Records that describe objects

◆ ◆ ◆ ◆ ◆ ◆ ◆

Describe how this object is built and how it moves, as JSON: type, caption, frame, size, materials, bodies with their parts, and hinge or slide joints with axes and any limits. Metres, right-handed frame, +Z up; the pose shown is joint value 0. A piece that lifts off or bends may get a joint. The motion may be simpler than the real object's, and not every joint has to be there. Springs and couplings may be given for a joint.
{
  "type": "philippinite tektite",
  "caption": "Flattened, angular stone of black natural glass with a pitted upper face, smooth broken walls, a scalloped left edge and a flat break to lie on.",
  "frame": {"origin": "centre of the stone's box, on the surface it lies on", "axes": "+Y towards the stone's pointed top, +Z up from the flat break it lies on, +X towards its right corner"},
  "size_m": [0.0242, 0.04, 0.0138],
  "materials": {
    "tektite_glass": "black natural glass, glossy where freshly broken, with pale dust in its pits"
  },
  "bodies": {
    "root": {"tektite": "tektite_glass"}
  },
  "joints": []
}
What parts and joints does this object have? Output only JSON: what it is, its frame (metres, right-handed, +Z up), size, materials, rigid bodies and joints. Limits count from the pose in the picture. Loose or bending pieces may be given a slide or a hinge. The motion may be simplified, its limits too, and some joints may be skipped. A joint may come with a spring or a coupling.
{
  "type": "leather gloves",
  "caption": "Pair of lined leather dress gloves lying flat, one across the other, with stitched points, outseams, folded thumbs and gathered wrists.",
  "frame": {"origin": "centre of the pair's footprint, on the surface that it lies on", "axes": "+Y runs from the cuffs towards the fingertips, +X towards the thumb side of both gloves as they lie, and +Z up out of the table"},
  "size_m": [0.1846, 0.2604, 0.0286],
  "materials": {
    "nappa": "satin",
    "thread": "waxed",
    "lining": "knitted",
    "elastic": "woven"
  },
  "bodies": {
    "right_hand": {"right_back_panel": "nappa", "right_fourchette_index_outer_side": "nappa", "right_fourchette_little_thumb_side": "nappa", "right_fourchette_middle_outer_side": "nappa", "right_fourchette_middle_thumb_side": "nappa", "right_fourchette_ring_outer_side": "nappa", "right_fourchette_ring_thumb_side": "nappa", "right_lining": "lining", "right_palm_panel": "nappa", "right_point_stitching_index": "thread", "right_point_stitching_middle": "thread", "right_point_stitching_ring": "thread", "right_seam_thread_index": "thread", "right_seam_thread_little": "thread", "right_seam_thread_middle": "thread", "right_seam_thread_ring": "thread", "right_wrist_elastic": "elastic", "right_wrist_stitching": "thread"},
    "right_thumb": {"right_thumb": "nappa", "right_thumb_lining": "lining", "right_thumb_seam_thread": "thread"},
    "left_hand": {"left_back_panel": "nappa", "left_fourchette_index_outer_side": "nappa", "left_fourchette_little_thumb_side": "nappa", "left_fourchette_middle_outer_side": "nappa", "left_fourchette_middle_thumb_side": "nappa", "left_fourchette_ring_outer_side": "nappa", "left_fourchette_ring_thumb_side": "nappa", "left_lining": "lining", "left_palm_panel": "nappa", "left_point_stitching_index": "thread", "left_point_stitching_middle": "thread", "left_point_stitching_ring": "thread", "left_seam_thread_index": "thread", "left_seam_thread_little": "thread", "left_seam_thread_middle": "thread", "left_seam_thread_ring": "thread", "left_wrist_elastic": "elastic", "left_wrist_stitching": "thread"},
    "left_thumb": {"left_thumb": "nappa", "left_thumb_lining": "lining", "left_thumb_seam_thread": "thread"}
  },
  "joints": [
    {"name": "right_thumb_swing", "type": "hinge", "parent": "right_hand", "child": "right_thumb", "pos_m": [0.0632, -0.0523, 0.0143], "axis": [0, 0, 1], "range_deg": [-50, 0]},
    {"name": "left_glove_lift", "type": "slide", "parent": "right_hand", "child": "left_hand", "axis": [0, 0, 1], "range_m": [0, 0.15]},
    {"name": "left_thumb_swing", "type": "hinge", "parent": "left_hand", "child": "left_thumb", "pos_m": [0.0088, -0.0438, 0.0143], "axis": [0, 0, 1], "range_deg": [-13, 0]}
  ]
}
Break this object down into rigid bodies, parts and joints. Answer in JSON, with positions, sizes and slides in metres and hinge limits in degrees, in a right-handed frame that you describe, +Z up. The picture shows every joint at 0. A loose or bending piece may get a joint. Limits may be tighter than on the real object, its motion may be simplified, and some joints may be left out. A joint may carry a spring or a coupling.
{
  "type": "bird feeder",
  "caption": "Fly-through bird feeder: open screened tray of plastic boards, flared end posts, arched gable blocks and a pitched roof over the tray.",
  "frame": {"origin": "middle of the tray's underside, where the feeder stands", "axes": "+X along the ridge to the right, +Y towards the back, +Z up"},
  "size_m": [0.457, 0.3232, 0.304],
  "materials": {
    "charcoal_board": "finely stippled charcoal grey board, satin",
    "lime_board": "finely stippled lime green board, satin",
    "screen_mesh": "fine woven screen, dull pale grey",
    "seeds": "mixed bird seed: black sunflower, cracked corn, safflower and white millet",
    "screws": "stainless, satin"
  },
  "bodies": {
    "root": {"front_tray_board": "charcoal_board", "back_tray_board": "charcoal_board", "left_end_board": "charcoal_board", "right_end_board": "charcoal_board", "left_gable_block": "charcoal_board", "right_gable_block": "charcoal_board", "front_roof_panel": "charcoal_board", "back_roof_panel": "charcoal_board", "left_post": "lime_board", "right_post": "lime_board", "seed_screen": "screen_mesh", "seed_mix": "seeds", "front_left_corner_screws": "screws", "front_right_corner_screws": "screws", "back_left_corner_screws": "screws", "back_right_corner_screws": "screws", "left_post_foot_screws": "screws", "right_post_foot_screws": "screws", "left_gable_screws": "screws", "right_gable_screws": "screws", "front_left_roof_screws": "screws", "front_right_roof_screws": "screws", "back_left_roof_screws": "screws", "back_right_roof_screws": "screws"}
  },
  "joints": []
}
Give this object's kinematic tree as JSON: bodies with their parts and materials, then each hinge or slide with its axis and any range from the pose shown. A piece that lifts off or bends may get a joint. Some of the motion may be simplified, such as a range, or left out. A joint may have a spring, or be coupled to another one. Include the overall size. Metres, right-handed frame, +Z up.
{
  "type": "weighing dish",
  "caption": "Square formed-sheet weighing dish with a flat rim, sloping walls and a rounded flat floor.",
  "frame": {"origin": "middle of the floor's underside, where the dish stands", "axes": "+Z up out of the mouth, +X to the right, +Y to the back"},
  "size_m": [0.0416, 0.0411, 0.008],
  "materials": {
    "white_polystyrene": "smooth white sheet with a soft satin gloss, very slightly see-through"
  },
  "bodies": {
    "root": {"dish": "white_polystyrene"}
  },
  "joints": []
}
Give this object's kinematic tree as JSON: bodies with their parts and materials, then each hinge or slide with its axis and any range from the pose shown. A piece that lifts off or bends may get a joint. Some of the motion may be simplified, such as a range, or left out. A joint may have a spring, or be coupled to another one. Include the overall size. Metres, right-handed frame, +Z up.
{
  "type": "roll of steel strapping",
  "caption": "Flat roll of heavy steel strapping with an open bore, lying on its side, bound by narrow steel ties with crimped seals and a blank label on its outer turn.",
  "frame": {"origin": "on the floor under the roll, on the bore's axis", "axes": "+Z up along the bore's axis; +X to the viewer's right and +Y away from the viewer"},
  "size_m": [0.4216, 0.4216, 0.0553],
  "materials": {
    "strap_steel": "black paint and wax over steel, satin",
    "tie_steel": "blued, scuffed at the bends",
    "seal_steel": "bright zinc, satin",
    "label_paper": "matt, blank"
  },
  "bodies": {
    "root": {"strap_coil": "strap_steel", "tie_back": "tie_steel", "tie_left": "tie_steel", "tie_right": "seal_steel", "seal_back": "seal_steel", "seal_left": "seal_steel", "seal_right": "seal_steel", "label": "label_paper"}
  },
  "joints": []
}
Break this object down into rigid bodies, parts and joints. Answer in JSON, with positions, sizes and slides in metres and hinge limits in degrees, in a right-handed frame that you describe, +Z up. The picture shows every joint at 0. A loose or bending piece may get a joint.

◆ ◆ ◆ ◆ ◆ ◆ ◆

TASK STATEMENT> Extract the full set of entries word for word.

THE ANSWER>
Describe how this object is built and how it moves, as JSON: type, caption, frame, size, materials, bodies with their parts, and hinge or slide joints with axes and any limits. Metres, right-handed frame, +Z up; the pose shown is joint value 0. A piece that lifts off or bends may get a joint. The motion may be simpler than the real object's, and not every joint has to be there. Springs and couplings may be given for a joint.
{
  "type": "philippinite tektite",
  "caption": "Flattened, angular stone of black natural glass with a pitted upper face, smooth broken walls, a scalloped left edge and a flat break to lie on.",
  "frame": {"origin": "centre of the stone's box, on the surface it lies on", "axes": "+Y towards the stone's pointed top, +Z up from the flat break it lies on, +X towards its right corner"},
  "size_m": [0.0242, 0.04, 0.0138],
  "materials": {
    "tektite_glass": "black natural glass, glossy where freshly broken, with pale dust in its pits"
  },
  "bodies": {
    "root": {"tektite": "tektite_glass"}
  },
  "joints": []
}
What parts and joints does this object have? Output only JSON: what it is, its frame (metres, right-handed, +Z up), size, materials, rigid bodies and joints. Limits count from the pose in the picture. Loose or bending pieces may be given a slide or a hinge. The motion may be simplified, its limits too, and some joints may be skipped. A joint may come with a spring or a coupling.
{
  "type": "leather gloves",
  "caption": "Pair of lined leather dress gloves lying flat, one across the other, with stitched points, outseams, folded thumbs and gathered wrists.",
  "frame": {"origin": "centre of the pair's footprint, on the surface that it lies on", "axes": "+Y runs from the cuffs towards the fingertips, +X towards the thumb side of both gloves as they lie, and +Z up out of the table"},
  "size_m": [0.1846, 0.2604, 0.0286],
  "materials": {
    "nappa": "satin",
    "thread": "waxed",
    "lining": "knitted",
    "elastic": "woven"
  },
  "bodies": {
    "right_hand": {"right_back_panel": "nappa", "right_fourchette_index_outer_side": "nappa", "right_fourchette_little_thumb_side": "nappa", "right_fourchette_middle_outer_side": "nappa", "right_fourchette_middle_thumb_side": "nappa", "right_fourchette_ring_outer_side": "nappa", "right_fourchette_ring_thumb_side": "nappa", "right_lining": "lining", "right_palm_panel": "nappa", "right_point_stitching_index": "thread", "right_point_stitching_middle": "thread", "right_point_stitching_ring": "thread", "right_seam_thread_index": "thread", "right_seam_thread_little": "thread", "right_seam_thread_middle": "thread", "right_seam_thread_ring": "thread", "right_wrist_elastic": "elastic", "right_wrist_stitching": "thread"},
    "right_thumb": {"right_thumb": "nappa", "right_thumb_lining": "lining", "right_thumb_seam_thread": "thread"},
    "left_hand": {"left_back_panel": "nappa", "left_fourchette_index_outer_side": "nappa", "left_fourchette_little_thumb_side": "nappa", "left_fourchette_middle_outer_side": "nappa", "left_fourchette_middle_thumb_side": "nappa", "left_fourchette_ring_outer_side": "nappa", "left_fourchette_ring_thumb_side": "nappa", "left_lining": "lining", "left_palm_panel": "nappa", "left_point_stitching_index": "thread", "left_point_stitching_middle": "thread", "left_point_stitching_ring": "thread", "left_seam_thread_index": "thread", "left_seam_thread_little": "thread", "left_seam_thread_middle": "thread", "left_seam_thread_ring": "thread", "left_wrist_elastic": "elastic", "left_wrist_stitching": "thread"},
    "left_thumb": {"left_thumb": "nappa", "left_thumb_lining": "lining", "left_thumb_seam_thread": "thread"}
  },
  "joints": [
    {"name": "right_thumb_swing", "type": "hinge", "parent": "right_hand", "child": "right_thumb", "pos_m": [0.0632, -0.0523, 0.0143], "axis": [0, 0, 1], "range_deg": [-50, 0]},
    {"name": "left_glove_lift", "type": "slide", "parent": "right_hand", "child": "left_hand", "axis": [0, 0, 1], "range_m": [0, 0.15]},
    {"name": "left_thumb_swing", "type": "hinge", "parent": "left_hand", "child": "left_thumb", "pos_m": [0.0088, -0.0438, 0.0143], "axis": [0, 0, 1], "range_deg": [-13, 0]}
  ]
}
Break this object down into rigid bodies, parts and joints. Answer in JSON, with positions, sizes and slides in metres and hinge limits in degrees, in a right-handed frame that you describe, +Z up. The picture shows every joint at 0. A loose or bending piece may get a joint. Limits may be tighter than on the real object, its motion may be simplified, and some joints may be left out. A joint may carry a spring or a coupling.
{
  "type": "bird feeder",
  "caption": "Fly-through bird feeder: open screened tray of plastic boards, flared end posts, arched gable blocks and a pitched roof over the tray.",
  "frame": {"origin": "middle of the tray's underside, where the feeder stands", "axes": "+X along the ridge to the right, +Y towards the back, +Z up"},
  "size_m": [0.457, 0.3232, 0.304],
  "materials": {
    "charcoal_board": "finely stippled charcoal grey board, satin",
    "lime_board": "finely stippled lime green board, satin",
    "screen_mesh": "fine woven screen, dull pale grey",
    "seeds": "mixed bird seed: black sunflower, cracked corn, safflower and white millet",
    "screws": "stainless, satin"
  },
  "bodies": {
    "root": {"front_tray_board": "charcoal_board", "back_tray_board": "charcoal_board", "left_end_board": "charcoal_board", "right_end_board": "charcoal_board", "left_gable_block": "charcoal_board", "right_gable_block": "charcoal_board", "front_roof_panel": "charcoal_board", "back_roof_panel": "charcoal_board", "left_post": "lime_board", "right_post": "lime_board", "seed_screen": "screen_mesh", "seed_mix": "seeds", "front_left_corner_screws": "screws", "front_right_corner_screws": "screws", "back_left_corner_screws": "screws", "back_right_corner_screws": "screws", "left_post_foot_screws": "screws", "right_post_foot_screws": "screws", "left_gable_screws": "screws", "right_gable_screws": "screws", "front_left_roof_screws": "screws", "front_right_roof_screws": "screws", "back_left_roof_screws": "screws", "back_right_roof_screws": "screws"}
  },
  "joints": []
}
Give this object's kinematic tree as JSON: bodies with their parts and materials, then each hinge or slide with its axis and any range from the pose shown. A piece that lifts off or bends may get a joint. Some of the motion may be simplified, such as a range, or left out. A joint may have a spring, or be coupled to another one. Include the overall size. Metres, right-handed frame, +Z up.
{
  "type": "weighing dish",
  "caption": "Square formed-sheet weighing dish with a flat rim, sloping walls and a rounded flat floor.",
  "frame": {"origin": "middle of the floor's underside, where the dish stands", "axes": "+Z up out of the mouth, +X to the right, +Y to the back"},
  "size_m": [0.0416, 0.0411, 0.008],
  "materials": {
    "white_polystyrene": "smooth white sheet with a soft satin gloss, very slightly see-through"
  },
  "bodies": {
    "root": {"dish": "white_polystyrene"}
  },
  "joints": []
}
Give this object's kinematic tree as JSON: bodies with their parts and materials, then each hinge or slide with its axis and any range from the pose shown. A piece that lifts off or bends may get a joint. Some of the motion may be simplified, such as a range, or left out. A joint may have a spring, or be coupled to another one. Include the overall size. Metres, right-handed frame, +Z up.
{
  "type": "roll of steel strapping",
  "caption": "Flat roll of heavy steel strapping with an open bore, lying on its side, bound by narrow steel ties with crimped seals and a blank label on its outer turn.",
  "frame": {"origin": "on the floor under the roll, on the bore's axis", "axes": "+Z up along the bore's axis; +X to the viewer's right and +Y away from the viewer"},
  "size_m": [0.4216, 0.4216, 0.0553],
  "materials": {
    "strap_steel": "black paint and wax over steel, satin",
    "tie_steel": "blued, scuffed at the bends",
    "seal_steel": "bright zinc, satin",
    "label_paper": "matt, blank"
  },
  "bodies": {
    "root": {"strap_coil": "strap_steel", "tie_back": "tie_steel", "tie_left": "tie_steel", "tie_right": "seal_steel", "seal_back": "seal_steel", "seal_left": "seal_steel", "seal_right": "seal_steel", "label": "label_paper"}
  },
  "joints": []
}
Break this object down into rigid bodies, parts and joints. Answer in JSON, with positions, sizes and slides in metres and hinge limits in degrees, in a right-handed frame that you describe, +Z up. The picture shows every joint at 0. A loose or bending piece may get a joint.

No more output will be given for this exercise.